» Request: Please copy all the lines that follow, word for word.

» Supplied material:
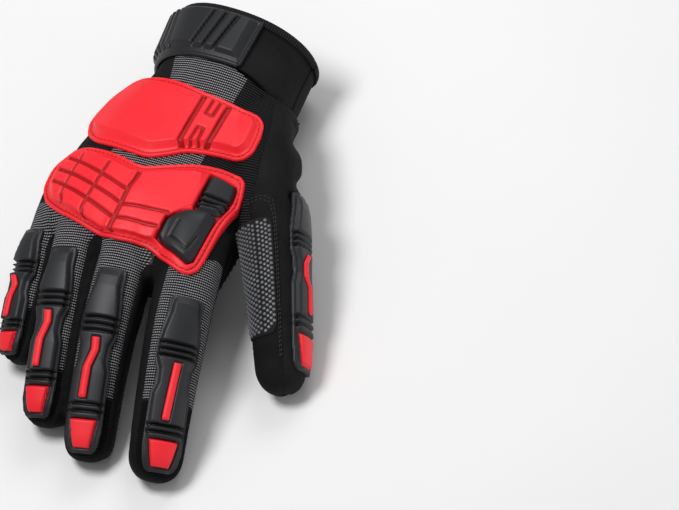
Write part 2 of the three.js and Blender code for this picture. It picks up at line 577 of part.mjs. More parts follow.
// Flat strap under the wrist: distance along the cuff and height of its underside
const TAB_WIDTH = 16;
const TAB_THICKNESS = 1.6;
const TAB_CENTRE_X = 2;
const TAB_REACH = 18;
const TAB_ROWS = [[WRIST_Y + 2, 1.5], [bindingStart - 4, 1.5], [bindingStart, 0.2],
  [CUFF_END_Y + TAB_REACH, 0]];
const TAB_CORNERS = [[0.5, 0], [0.5, 1], [-0.5, 1], [-0.5, 0]];
const tabRing = ([y, low]) => TAB_CORNERS.map(([across, up]) => (
  point(TAB_CENTRE_X + across * TAB_WIDTH, y, low + up * TAB_THICKNESS)));
addMesh("pull_tab", loft(TAB_ROWS.map(tabRing)), RED_WEBBING);

export default group;
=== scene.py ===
import json
import math

import bpy
import numpy as np
from mathutils import Matrix, Vector, noise
from mathutils.bvhtree import BVHTree

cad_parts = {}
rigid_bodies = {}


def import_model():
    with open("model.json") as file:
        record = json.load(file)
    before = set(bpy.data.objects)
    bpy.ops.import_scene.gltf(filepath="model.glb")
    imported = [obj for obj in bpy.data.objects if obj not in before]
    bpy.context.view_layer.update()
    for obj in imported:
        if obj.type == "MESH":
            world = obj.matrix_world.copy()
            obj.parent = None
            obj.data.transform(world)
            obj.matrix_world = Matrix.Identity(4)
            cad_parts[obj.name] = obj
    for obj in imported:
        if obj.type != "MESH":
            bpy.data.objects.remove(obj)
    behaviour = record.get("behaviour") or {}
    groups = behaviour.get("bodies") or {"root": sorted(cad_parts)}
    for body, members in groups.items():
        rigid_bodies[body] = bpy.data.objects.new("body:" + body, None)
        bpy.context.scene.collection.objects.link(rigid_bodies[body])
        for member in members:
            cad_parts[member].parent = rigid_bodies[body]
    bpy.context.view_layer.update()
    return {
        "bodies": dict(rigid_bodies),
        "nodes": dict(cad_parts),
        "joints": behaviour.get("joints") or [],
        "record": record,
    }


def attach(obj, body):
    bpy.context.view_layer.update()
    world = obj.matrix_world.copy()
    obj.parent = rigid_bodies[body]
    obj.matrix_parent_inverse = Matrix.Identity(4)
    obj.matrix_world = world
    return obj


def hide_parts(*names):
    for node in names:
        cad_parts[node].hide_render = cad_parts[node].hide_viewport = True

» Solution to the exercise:
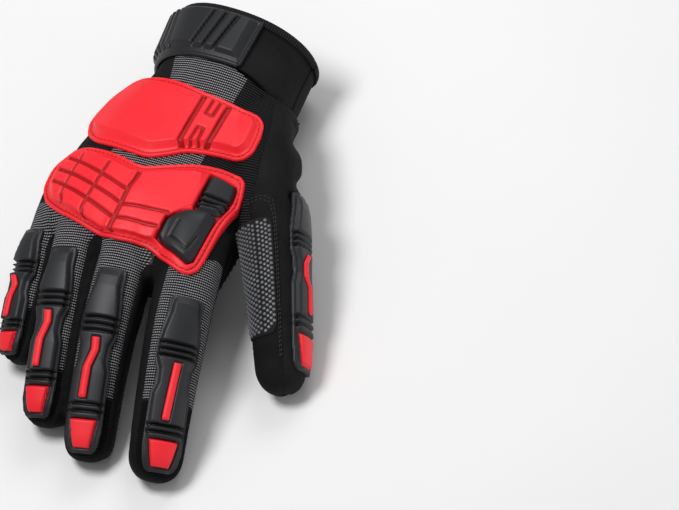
Write part 2 of the three.js and Blender code for this picture. It picks up at line 577 of part.mjs. More parts follow.
// Flat strap under the wrist: distance along the cuff and height of its underside
const TAB_WIDTH = 16;
const TAB_THICKNESS = 1.6;
const TAB_CENTRE_X = 2;
const TAB_REACH = 18;
const TAB_ROWS = [[WRIST_Y + 2, 1.5], [bindingStart - 4, 1.5], [bindingStart, 0.2],
  [CUFF_END_Y + TAB_REACH, 0]];
const TAB_CORNERS = [[0.5, 0], [0.5, 1], [-0.5, 1], [-0.5, 0]];
const tabRing = ([y, low]) => TAB_CORNERS.map(([across, up]) => (
  point(TAB_CENTRE_X + across * TAB_WIDTH, y, low + up * TAB_THICKNESS)));
addMesh("pull_tab", loft(TAB_ROWS.map(tabRing)), RED_WEBBING);

export default group;
=== scene.py ===
import json
import math

import bpy
import numpy as np
from mathutils import Matrix, Vector, noise
from mathutils.bvhtree import BVHTree

cad_parts = {}
rigid_bodies = {}


def import_model():
    with open("model.json") as file:
        record = json.load(file)
    before = set(bpy.data.objects)
    bpy.ops.import_scene.gltf(filepath="model.glb")
    imported = [obj for obj in bpy.data.objects if obj not in before]
    bpy.context.view_layer.update()
    for obj in imported:
        if obj.type == "MESH":
            world = obj.matrix_world.copy()
            obj.parent = None
            obj.data.transform(world)
            obj.matrix_world = Matrix.Identity(4)
            cad_parts[obj.name] = obj
    for obj in imported:
        if obj.type != "MESH":
            bpy.data.objects.remove(obj)
    behaviour = record.get("behaviour") or {}
    groups = behaviour.get("bodies") or {"root": sorted(cad_parts)}
    for body, members in groups.items():
        rigid_bodies[body] = bpy.data.objects.new("body:" + body, None)
        bpy.context.scene.collection.objects.link(rigid_bodies[body])
        for member in members:
            cad_parts[member].parent = rigid_bodies[body]
    bpy.context.view_layer.update()
    return {
        "bodies": dict(rigid_bodies),
        "nodes": dict(cad_parts),
        "joints": behaviour.get("joints") or [],
        "record": record,
    }


def attach(obj, body):
    bpy.context.view_layer.update()
    world = obj.matrix_world.copy()
    obj.parent = rigid_bodies[body]
    obj.matrix_parent_inverse = Matrix.Identity(4)
    obj.matrix_world = world
    return obj


def hide_parts(*names):
    for node in names:
        cad_parts[node].hide_render = cad_parts[node].hide_viewport = True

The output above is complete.